[Records from a collection]
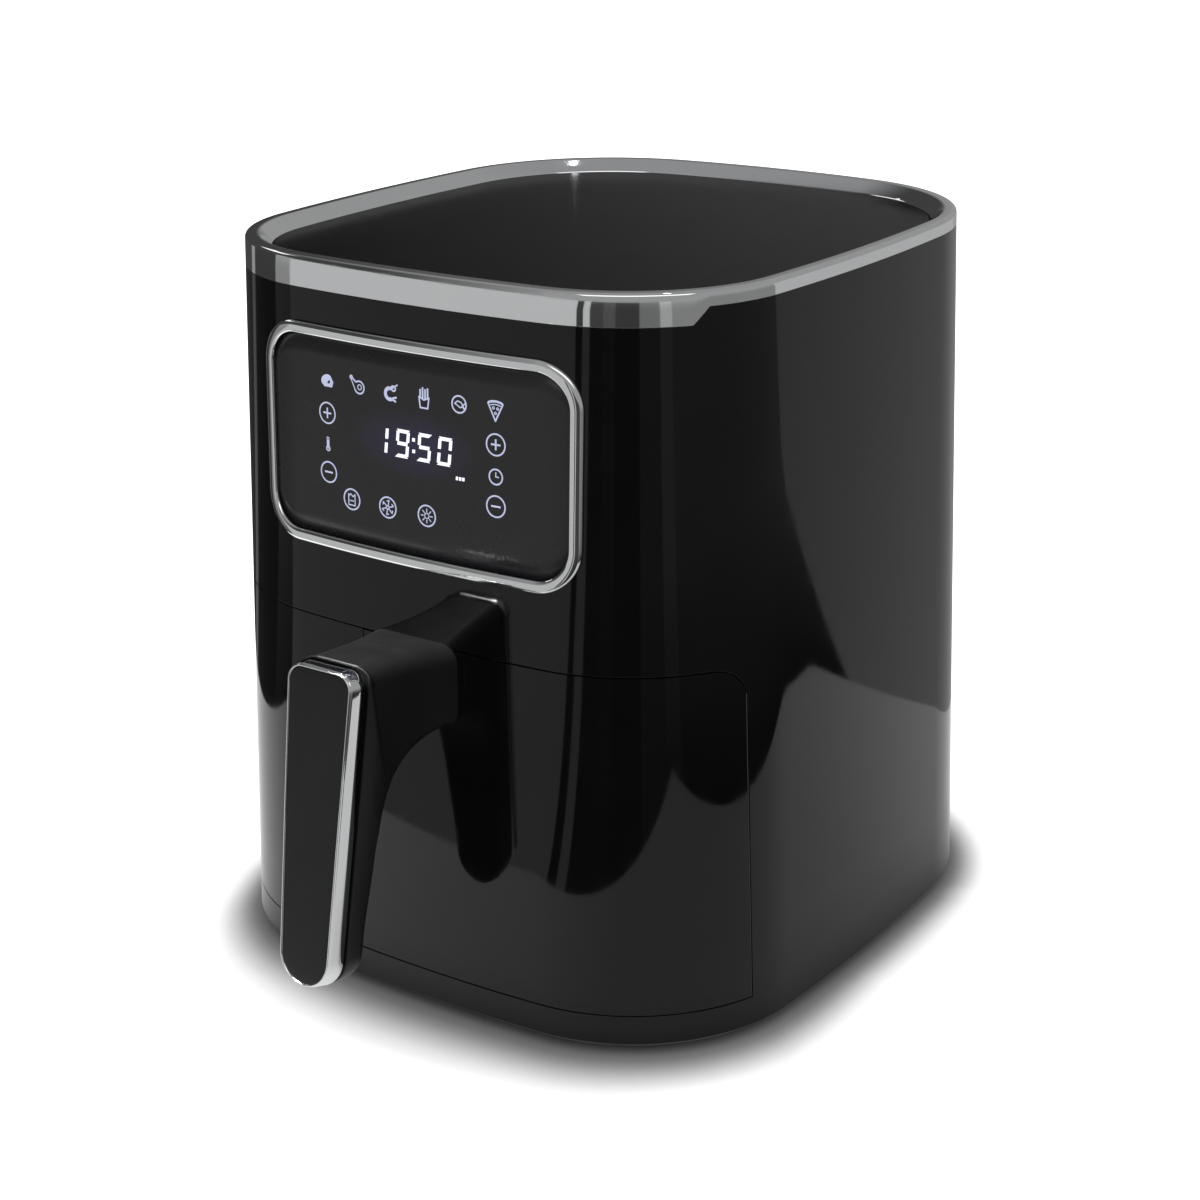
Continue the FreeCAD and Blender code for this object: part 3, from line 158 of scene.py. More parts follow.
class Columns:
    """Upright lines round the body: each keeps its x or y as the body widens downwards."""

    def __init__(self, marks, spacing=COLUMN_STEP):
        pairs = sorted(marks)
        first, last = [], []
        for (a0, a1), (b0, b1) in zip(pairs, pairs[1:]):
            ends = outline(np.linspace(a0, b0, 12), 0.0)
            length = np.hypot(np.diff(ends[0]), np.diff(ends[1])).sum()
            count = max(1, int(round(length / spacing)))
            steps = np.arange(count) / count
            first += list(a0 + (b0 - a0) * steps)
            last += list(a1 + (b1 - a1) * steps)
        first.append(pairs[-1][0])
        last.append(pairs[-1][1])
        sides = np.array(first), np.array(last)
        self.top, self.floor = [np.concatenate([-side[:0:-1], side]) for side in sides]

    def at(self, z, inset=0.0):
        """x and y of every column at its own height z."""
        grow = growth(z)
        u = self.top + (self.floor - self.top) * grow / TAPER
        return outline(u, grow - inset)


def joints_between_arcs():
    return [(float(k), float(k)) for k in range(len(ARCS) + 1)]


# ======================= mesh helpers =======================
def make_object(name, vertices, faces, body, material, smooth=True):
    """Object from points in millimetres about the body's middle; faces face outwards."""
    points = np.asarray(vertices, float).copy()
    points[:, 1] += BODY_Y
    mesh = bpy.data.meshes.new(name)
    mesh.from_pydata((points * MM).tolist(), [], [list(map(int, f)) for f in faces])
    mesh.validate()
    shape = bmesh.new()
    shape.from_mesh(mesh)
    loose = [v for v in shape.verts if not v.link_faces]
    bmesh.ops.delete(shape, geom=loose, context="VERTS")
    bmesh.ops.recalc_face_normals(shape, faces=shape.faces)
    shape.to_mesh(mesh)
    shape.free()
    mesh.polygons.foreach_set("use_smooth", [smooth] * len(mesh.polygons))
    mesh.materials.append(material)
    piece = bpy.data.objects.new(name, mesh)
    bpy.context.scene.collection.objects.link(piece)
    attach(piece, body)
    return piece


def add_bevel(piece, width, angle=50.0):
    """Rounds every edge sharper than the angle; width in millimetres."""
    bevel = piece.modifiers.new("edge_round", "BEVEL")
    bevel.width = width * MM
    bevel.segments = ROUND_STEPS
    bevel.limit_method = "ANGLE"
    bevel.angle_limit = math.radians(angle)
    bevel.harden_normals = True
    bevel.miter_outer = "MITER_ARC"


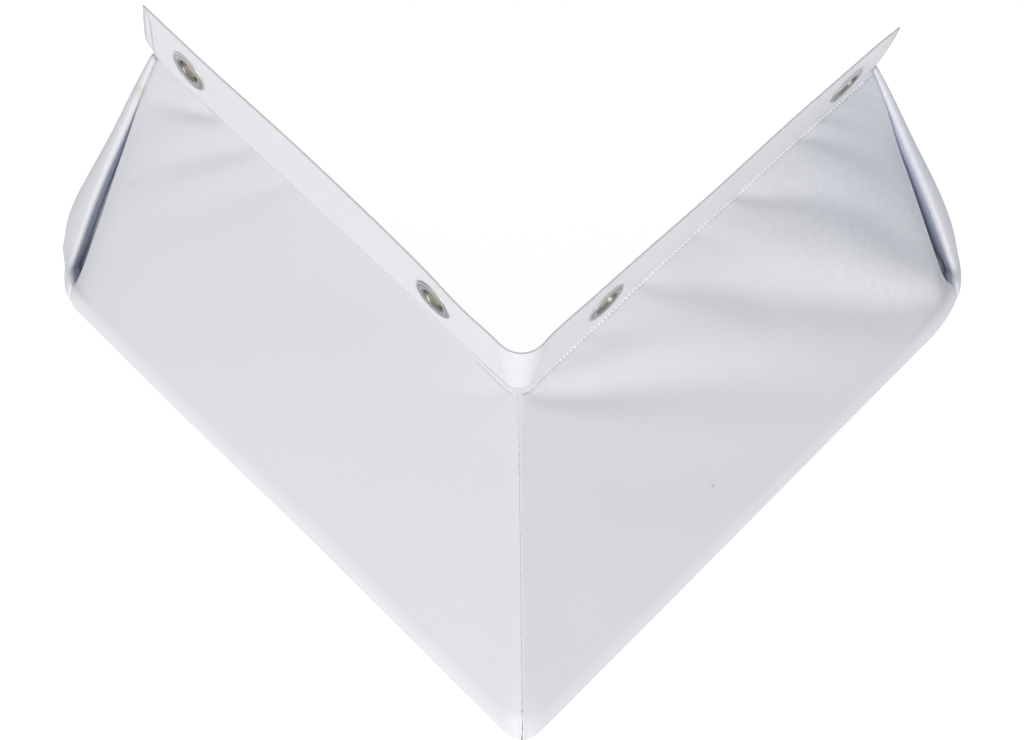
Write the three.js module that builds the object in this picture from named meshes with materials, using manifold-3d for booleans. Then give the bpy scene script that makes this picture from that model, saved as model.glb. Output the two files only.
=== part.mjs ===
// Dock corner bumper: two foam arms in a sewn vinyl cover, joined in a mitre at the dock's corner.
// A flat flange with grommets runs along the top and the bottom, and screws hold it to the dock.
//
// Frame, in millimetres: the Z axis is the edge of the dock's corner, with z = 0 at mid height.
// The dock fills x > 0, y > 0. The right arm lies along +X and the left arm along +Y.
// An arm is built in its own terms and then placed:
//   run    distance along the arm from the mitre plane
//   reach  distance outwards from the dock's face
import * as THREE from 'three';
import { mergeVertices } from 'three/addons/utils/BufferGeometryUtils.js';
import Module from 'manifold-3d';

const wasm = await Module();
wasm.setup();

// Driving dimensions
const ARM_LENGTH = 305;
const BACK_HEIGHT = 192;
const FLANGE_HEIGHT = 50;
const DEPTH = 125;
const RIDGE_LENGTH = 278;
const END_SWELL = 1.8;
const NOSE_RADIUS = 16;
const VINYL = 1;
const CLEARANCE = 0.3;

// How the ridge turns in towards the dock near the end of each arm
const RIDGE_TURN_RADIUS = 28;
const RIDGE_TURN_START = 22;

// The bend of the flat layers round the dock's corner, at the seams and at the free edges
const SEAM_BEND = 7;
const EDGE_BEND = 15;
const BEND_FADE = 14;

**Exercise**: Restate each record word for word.

**Exercise response**:
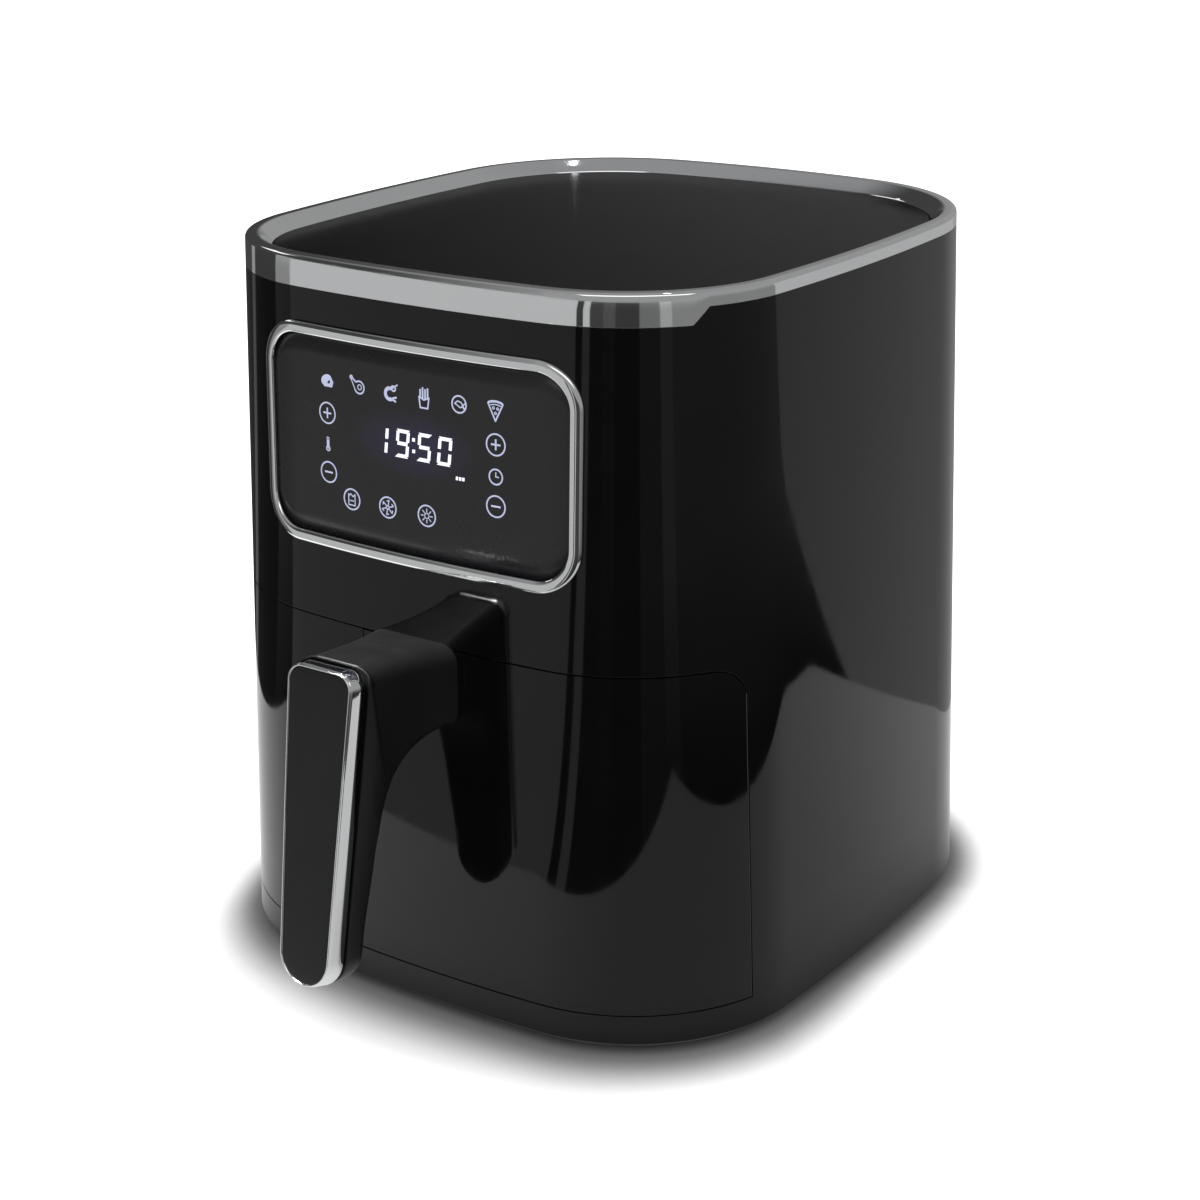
Continue the FreeCAD and Blender code for this object: part 3, from line 158 of scene.py. More parts follow.
class Columns:
    """Upright lines round the body: each keeps its x or y as the body widens downwards."""

    def __init__(self, marks, spacing=COLUMN_STEP):
        pairs = sorted(marks)
        first, last = [], []
        for (a0, a1), (b0, b1) in zip(pairs, pairs[1:]):
            ends = outline(np.linspace(a0, b0, 12), 0.0)
            length = np.hypot(np.diff(ends[0]), np.diff(ends[1])).sum()
            count = max(1, int(round(length / spacing)))
            steps = np.arange(count) / count
            first += list(a0 + (b0 - a0) * steps)
            last += list(a1 + (b1 - a1) * steps)
        first.append(pairs[-1][0])
        last.append(pairs[-1][1])
        sides = np.array(first), np.array(last)
        self.top, self.floor = [np.concatenate([-side[:0:-1], side]) for side in sides]

    def at(self, z, inset=0.0):
        """x and y of every column at its own height z."""
        grow = growth(z)
        u = self.top + (self.floor - self.top) * grow / TAPER
        return outline(u, grow - inset)


def joints_between_arcs():
    return [(float(k), float(k)) for k in range(len(ARCS) + 1)]


# ======================= mesh helpers =======================
def make_object(name, vertices, faces, body, material, smooth=True):
    """Object from points in millimetres about the body's middle; faces face outwards."""
    points = np.asarray(vertices, float).copy()
    points[:, 1] += BODY_Y
    mesh = bpy.data.meshes.new(name)
    mesh.from_pydata((points * MM).tolist(), [], [list(map(int, f)) for f in faces])
    mesh.validate()
    shape = bmesh.new()
    shape.from_mesh(mesh)
    loose = [v for v in shape.verts if not v.link_faces]
    bmesh.ops.delete(shape, geom=loose, context="VERTS")
    bmesh.ops.recalc_face_normals(shape, faces=shape.faces)
    shape.to_mesh(mesh)
    shape.free()
    mesh.polygons.foreach_set("use_smooth", [smooth] * len(mesh.polygons))
    mesh.materials.append(material)
    piece = bpy.data.objects.new(name, mesh)
    bpy.context.scene.collection.objects.link(piece)
    attach(piece, body)
    return piece


def add_bevel(piece, width, angle=50.0):
    """Rounds every edge sharper than the angle; width in millimetres."""
    bevel = piece.modifiers.new("edge_round", "BEVEL")
    bevel.width = width * MM
    bevel.segments = ROUND_STEPS
    bevel.limit_method = "ANGLE"
    bevel.angle_limit = math.radians(angle)
    bevel.harden_normals = True
    bevel.miter_outer = "MITER_ARC"


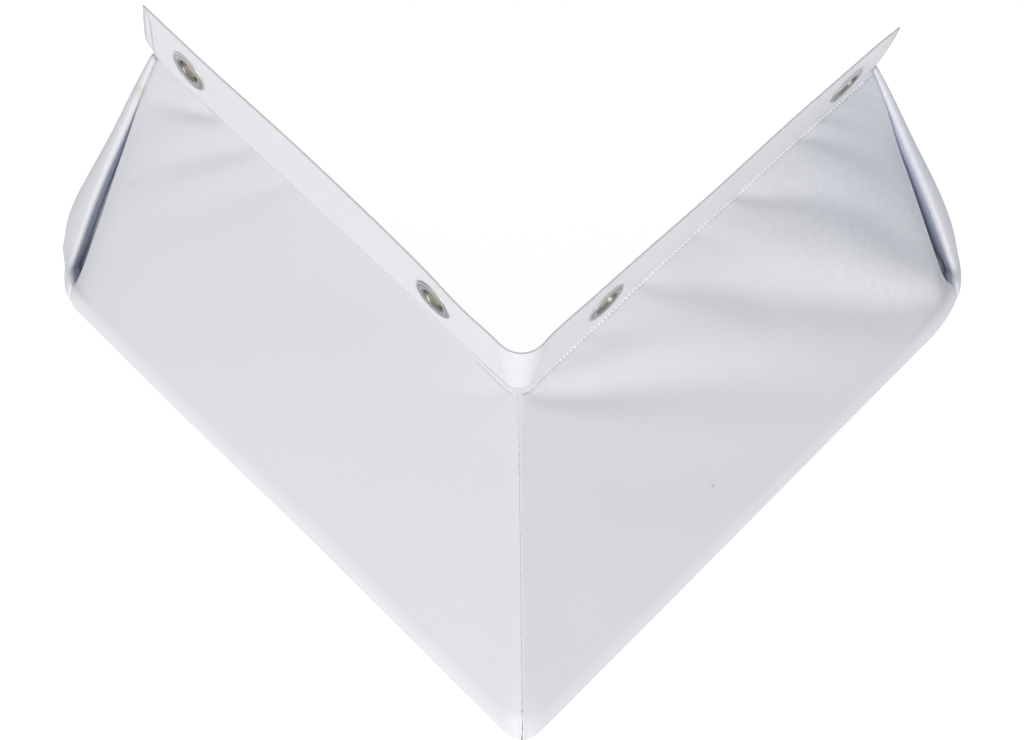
Write the three.js module that builds the object in this picture from named meshes with materials, using manifold-3d for booleans. Then give the bpy scene script that makes this picture from that model, saved as model.glb. Output the two files only.
=== part.mjs ===
// Dock corner bumper: two foam arms in a sewn vinyl cover, joined in a mitre at the dock's corner.
// A flat flange with grommets runs along the top and the bottom, and screws hold it to the dock.
//
// Frame, in millimetres: the Z axis is the edge of the dock's corner, with z = 0 at mid height.
// The dock fills x > 0, y > 0. The right arm lies along +X and the left arm along +Y.
// An arm is built in its own terms and then placed:
//   run    distance along the arm from the mitre plane
//   reach  distance outwards from the dock's face
import * as THREE from 'three';
import { mergeVertices } from 'three/addons/utils/BufferGeometryUtils.js';
import Module from 'manifold-3d';

const wasm = await Module();
wasm.setup();

// Driving dimensions
const ARM_LENGTH = 305;
const BACK_HEIGHT = 192;
const FLANGE_HEIGHT = 50;
const DEPTH = 125;
const RIDGE_LENGTH = 278;
const END_SWELL = 1.8;
const NOSE_RADIUS = 16;
const VINYL = 1;
const CLEARANCE = 0.3;

// How the ridge turns in towards the dock near the end of each arm
const RIDGE_TURN_RADIUS = 28;
const RIDGE_TURN_START = 22;

// The bend of the flat layers round the dock's corner, at the seams and at the free edges
const SEAM_BEND = 7;
const EDGE_BEND = 15;
const BEND_FADE = 14;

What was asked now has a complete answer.